In Brazil and Argentina, it takes almost two years to get a license to open a business, and the fees for that license are so costly that the business takes about three years to recoup the investment. The result is that almost nobody bothers with the license. In Brazil and Argentina- in fact in South America as a whole- 50% of the GNP is black market. I don't mean this in the criminal and underworld context. It's just that half of all business conducted in South America is off the official radar screen. The businesses don't pay any tax. The government loses income as a result and can't afford any kind of business oversight or regulation, so customers interact with business at their own risk. But the real negative is that business lacks the motivation to reinvest in capital improvements because the business can be closed down by the government at any time. In South America, most of the voters are affiliated in some way with illegitimate business, so the majority voting block stays committed to the status quo. A change in leadership might mean tighter requirement for licensing or greater license enforcement. This is the essential reason why North America is rich and South America is poor even though both continents are democratic. Truth is- there are many people in South America who would be much better off living in a well-run kingdom rather than in their democracy.

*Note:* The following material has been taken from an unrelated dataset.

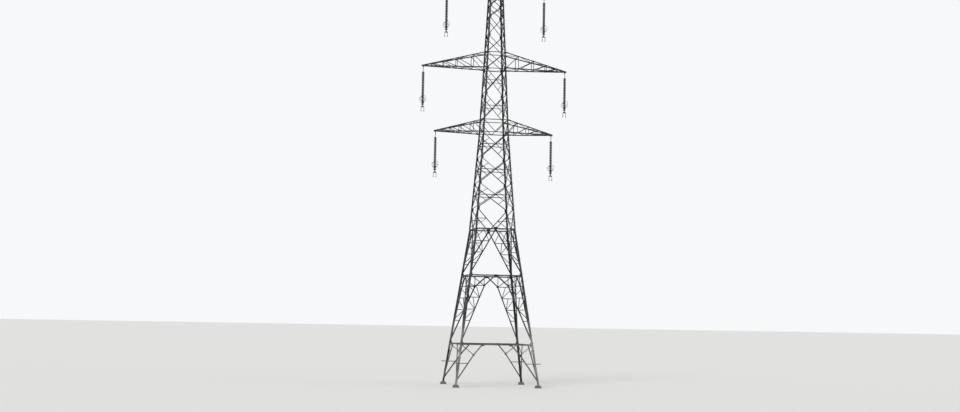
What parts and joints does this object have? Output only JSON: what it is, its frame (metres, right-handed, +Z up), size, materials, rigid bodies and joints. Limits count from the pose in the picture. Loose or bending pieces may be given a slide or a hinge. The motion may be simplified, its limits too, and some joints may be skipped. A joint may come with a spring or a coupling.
{
  "type": "lattice transmission pylon, 1:2 scale model",
  "caption": "Square lattice steel tower with tapering crossarms in three tiers, hanging insulator strings with arcing horns, an earthwire peak and concrete feet.",
  "frame": {"origin": "on the ground under the tower's axis", "axes": "+X along the crossarms, +Y along the line, +Z up"},
  "size_m": [7.64, 4.3912, 21.7673],
  "materials": {
    "galvanised_steel": "dull weathered zinc",
    "fittings_steel": "dull zinc, darker",
    "insulator_glaze": "dark brown glaze",
    "concrete": "rough cast concrete"
  },
  "bodies": {
    "tower": {"base_bracing_back_left": "galvanised_steel", "base_bracing_back_right": "galvanised_steel", "base_bracing_front_left": "galvanised_steel", "base_bracing_front_right": "galvanised_steel", "base_bracing_left_back": "galvanised_steel", "base_bracing_left_front": "galvanised_steel", "base_bracing_right_back": "galvanised_steel", "base_bracing_right_front": "galvanised_steel", "concrete_muffs": "concrete", "crossarm_bottom_left": "galvanised_steel", "crossarm_bottom_right": "galvanised_steel", "crossarm_middle_left": "galvanised_steel", "crossarm_middle_right": "galvanised_steel", "crossarm_top_left": "galvanised_steel", "crossarm_top_right": "galvanised_steel", "earthwire_peak": "galvanised_steel", "guard_brackets": "galvanised_steel", "leg_lower_back_left": "galvanised_steel", "leg_lower_back_right": "galvanised_steel", "leg_lower_front_left": "galvanised_steel", "leg_lower_front_right": "galvanised_steel", "leg_upper_back_left": "galvanised_steel", "leg_upper_back_right": "galvanised_steel", "leg_upper_front_left": "galvanised_steel", "leg_upper_front_right": "galvanised_steel", "plan_bracing": "galvanised_steel", "upper_bracing_back": "galvanised_steel", "upper_bracing_front": "galvanised_steel", "upper_bracing_left": "galvanised_steel", "upper_bracing_right": "galvanised_steel"},
    "shackle_bottom_left": {"shackle_bottom_left": "fittings_steel"},
    "string_bottom_left": {"insulator_bottom_left": "insulator_glaze", "yoke_bottom_left": "fittings_steel"},
    "shackle_bottom_right": {"shackle_bottom_right": "fittings_steel"},
    "string_bottom_right": {"insulator_bottom_right": "insulator_glaze", "yoke_bottom_right": "fittings_steel"},
    "shackle_middle_left": {"shackle_middle_left": "fittings_steel"},
    "string_middle_left": {"insulator_middle_left": "insulator_glaze", "yoke_middle_left": "fittings_steel"},
    "shackle_middle_right": {"shackle_middle_right": "fittings_steel"},
    "string_middle_right": {"insulator_middle_right": "insulator_glaze", "yoke_middle_right": "fittings_steel"},
    "shackle_top_left": {"shackle_top_left": "fittings_steel"},
    "string_top_left": {"insulator_top_left": "insulator_glaze", "yoke_top_left": "fittings_steel"},
    "shackle_top_right": {"shackle_top_right": "fittings_steel"},
    "string_top_right": {"insulator_top_right": "insulator_glaze", "yoke_top_right": "fittings_steel"}
  },
  "joints": [
    {"name": "sway_bottom_left", "type": "hinge", "parent": "tower", "child": "shackle_bottom_left", "pos_m": [-2.985, 0, 12.705], "axis": [0, 1, 0], "range_deg": [-45, 45]},
    {"name": "swing_bottom_left", "type": "hinge", "parent": "shackle_bottom_left", "child": "string_bottom_left", "pos_m": [-2.985, 0, 12.595], "axis": [1, 0, 0], "range_deg": [-45, 45]},
    {"name": "sway_bottom_right", "type": "hinge", "parent": "tower", "child": "shackle_bottom_right", "pos_m": [2.985, 0, 12.705], "axis": [0, 1, 0], "range_deg": [-45, 45]},
    {"name": "swing_bottom_right", "type": "hinge", "parent": "shackle_bottom_right", "child": "string_bottom_right", "pos_m": [2.985, 0, 12.595], "axis": [1, 0, 0], "range_deg": [-45, 45]},
    {"name": "sway_middle_left", "type": "hinge", "parent": "tower", "child": "shackle_middle_left", "pos_m": [-3.67, 0, 16.005], "axis": [0, 1, 0], "range_deg": [-45, 45]},
    {"name": "swing_middle_left", "type": "hinge", "parent": "shackle_middle_left", "child": "string_middle_left", "pos_m": [-3.67, 0, 15.895], "axis": [1, 0, 0], "range_deg": [-45, 45]},
    {"name": "sway_middle_right", "type": "hinge", "parent": "tower", "child": "shackle_middle_right", "pos_m": [3.67, 0, 16.005], "axis": [0, 1, 0], "range_deg": [-45, 45]},
    {"name": "swing_middle_right", "type": "hinge", "parent": "shackle_middle_right", "child": "string_middle_right", "pos_m": [3.67, 0, 15.895], "axis": [1, 0, 0], "range_deg": [-45, 45]},
    {"name": "sway_top_left", "type": "hinge", "parent": "tower", "child": "shackle_top_left", "pos_m": [-2.535, 0, 19.88], "axis": [0, 1, 0], "range_deg": [-45, 45]},
    {"name": "swing_top_left", "type": "hinge", "parent": "shackle_top_left", "child": "string_top_left", "pos_m": [-2.535, 0, 19.77], "axis": [1, 0, 0], "range_deg": [-45, 45]},
    {"name": "sway_top_right", "type": "hinge", "parent": "tower", "child": "shackle_top_right", "pos_m": [2.535, 0, 19.88], "axis": [0, 1, 0], "range_deg": [-45, 45]},
    {"name": "swing_top_right", "type": "hinge", "parent": "shackle_top_right", "child": "string_top_right", "pos_m": [2.535, 0, 19.77], "axis": [1, 0, 0], "range_deg": [-45, 45]}
  ]
}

Now about property ownership. I'm about to tell you more than you probably want to ever know about the slums that constitute a major part of many of the world's big cities. There is a deplorable phenomenon called, "exponential urbanization," and it's intimately tied to the inability of people to own property. We don't have anything like this in the U.S. so I'd like to paint you a word picture. I live in Denver where the municipal airport is twenty miles from the nearest edge of the city. If you have ever flown into Denver's airport, DIA, or if you've never been there, just try to imagine this. Imagine that all of the vacant land, now mostly fields of hay, between Denver and the airport is chock full of tiny shacks with roofs of corrugated tin or blue plastic cover material. Miles and miles are like this, with small irregular roads threading through the shantytowns, all unpaved and alternating between mud and dust depending on the weather. Imagine that everyone living there has to walk about ten miles to the Platte River near Brighton to fill two-gallon water jugs, and then carry the jugs back home to have a daily supply of water. No toilets, of course. And then imagine that all of these slums and shacks have been built in the last 10 to 15 years, so that the population of Metro Denver is 7 million instead of 2 million, because 5 million live in the slums. All of the land covered by slums, even including airport land between the runways, belongs to either the federal, state, or city government, or in some cases private owners who lack the clout to evict the squatters on their land. The point is, none of the land is owned by the people living on it, so nobody has any incentive to improve their dwelling beyond the status of a shack because they potentially can be booted out at any time.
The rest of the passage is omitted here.